We all know now how boring, technical-sounding details in the U.S. credit market helped create the mother of all bubbles in the housing market five years ago. Now consider this: Something similar, but much bigger, is taking place in global bonds.

Why? In a nutshell, the global bond markets are set up in order to lend the most money to the countries which are already most in debt, regardless of their future ability to pay. And they will lend the least to those who have the best future prospects.

Crazy? Ridiculous? No kidding. Not for the first time, I find myself thinking: This is so stupid, only experts could have thought it up.

Rob Arnott has the story. He’s the chairman of Research Affiliates, a prominent money management firm in Newport Beach, Calif. He thinks the global bond markets are deeply flawed, and will today, in partnership with Citigroup, unveil a new set of bond market indices to try to fix the problem.

The issue, Mr. Arnott says, is that most global bond market indices are basically weighted by the capital value of national bond markets. The countries with the biggest bond markets make up the biggest weighting in the global indexes. Sound sensible? Hardly. In bonds, he says, cap weighting means that you weight bonds in proportion to a borrower’s debt. A moment’s thought makes you realize that this is upside down of what an investor actually wants. If you’re a bond investor, you’re a lender, Mr. Arnott says. Why on Earth do you want to lend more to whoever has the most debt? And why would you have to lend them more if they have to borrow more?

Let’s talk numbers. Japan accounts for just 8% of world economic output, but a stunning 29% of the bond market — and 32% of the market for developed market bonds. That’s far bigger even than the U.S. share, even though Japan’s economy is far smaller. Japan’s bonds also pay paltry yields, so you are getting ill-compensated for your risks.

If you were to buy a typical global bond fund today, one of your biggest investments would be the bonds of … Italy. They’d get almost 6% of your money — compared to 10.5% for all emerging markets put together. The reason? Italy has the third largest debt of any country in the world. And so the bond indices weight it appropriately.

Nuts.

Japan and the United States, between them, make up almost 50% of the global bond market, simply because they have borrowed the most.

There is no perfect alternative. But Mr. Arnott, reasonably, argues bond investors ought to lend money based on ability to repay, and he has come up with a way which he believes approximates it.

Instead of weighting countries according to their debt levels, the new Citi RAFI bond indexes will weight them using four factors: Gross domestic product, energy consumption, population, and resources. Used together, Mr. Arnott argues, these offer a reasonable proxy for a country’s ability to repay its obligations, today and in the future.
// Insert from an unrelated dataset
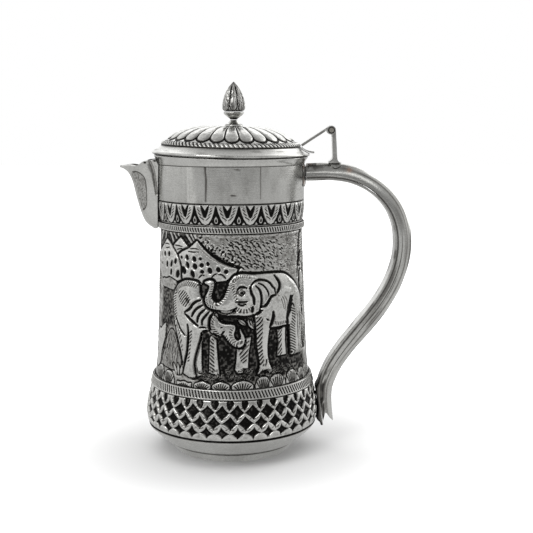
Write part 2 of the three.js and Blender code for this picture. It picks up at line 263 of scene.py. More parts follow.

The Real Problem With the Global Bond Markets

Why?

GDP and energy consumption are proxies for a country’s capital base and ability to use it. Population is a proxy for labor. As for resources, Research Affiliates use the square root of each country’s land mass. (The square root, he says, so we don’t reward Russia with a vast allocation, and punish (tiny) Leichtenstein.) Just using GDP, he says, would ignore a country’s future ability to pay; it would give too little weight to emerging markets. A country that borrows money today will be paying it off over the next twenty or thirty years.

Using these numbers changes a bond portfolio dramatically. Look, for example, at how it re-rates just the developed markets.

Japan’s share of the developed bond markets index under this method plummets from 32% to 9%. Canada jumps to 8%, Germany to 7%, just beating Australia. (The U.S. share drops from 26% to 21%). Italy drops from 6% to less than 5%.

Mr. Arnott says that following this methodology in the past would have added about one percentage point a year, on average, to a developed bond fund’s return. Over any decent period of time, that is a hefty improvement.

The two new Citi RAFI bond indexes are based on this methodology: One for developed markets, and one for emerging markets. A global index will follow in due course. It will, inevitably, lead to a dramatic reallocation towards emerging markets.

It’s sensible and long-overdue. The current system enabled Greece to borrow cheaply money that it cannot and will not ever repay, and yields barely half a percent above Germany’s. It means investors pouring money into global or international bond funds are inevitably lending truckloads of money to Japan, for no obvious reason and at minuscule interest rates.

Mr. Arnott’s advice to investors right now is to own more emerging-market bonds (and emerging-market stocks). Emerging markets account for 45% of world GDP, he says, but just 10% of world sovereign debt.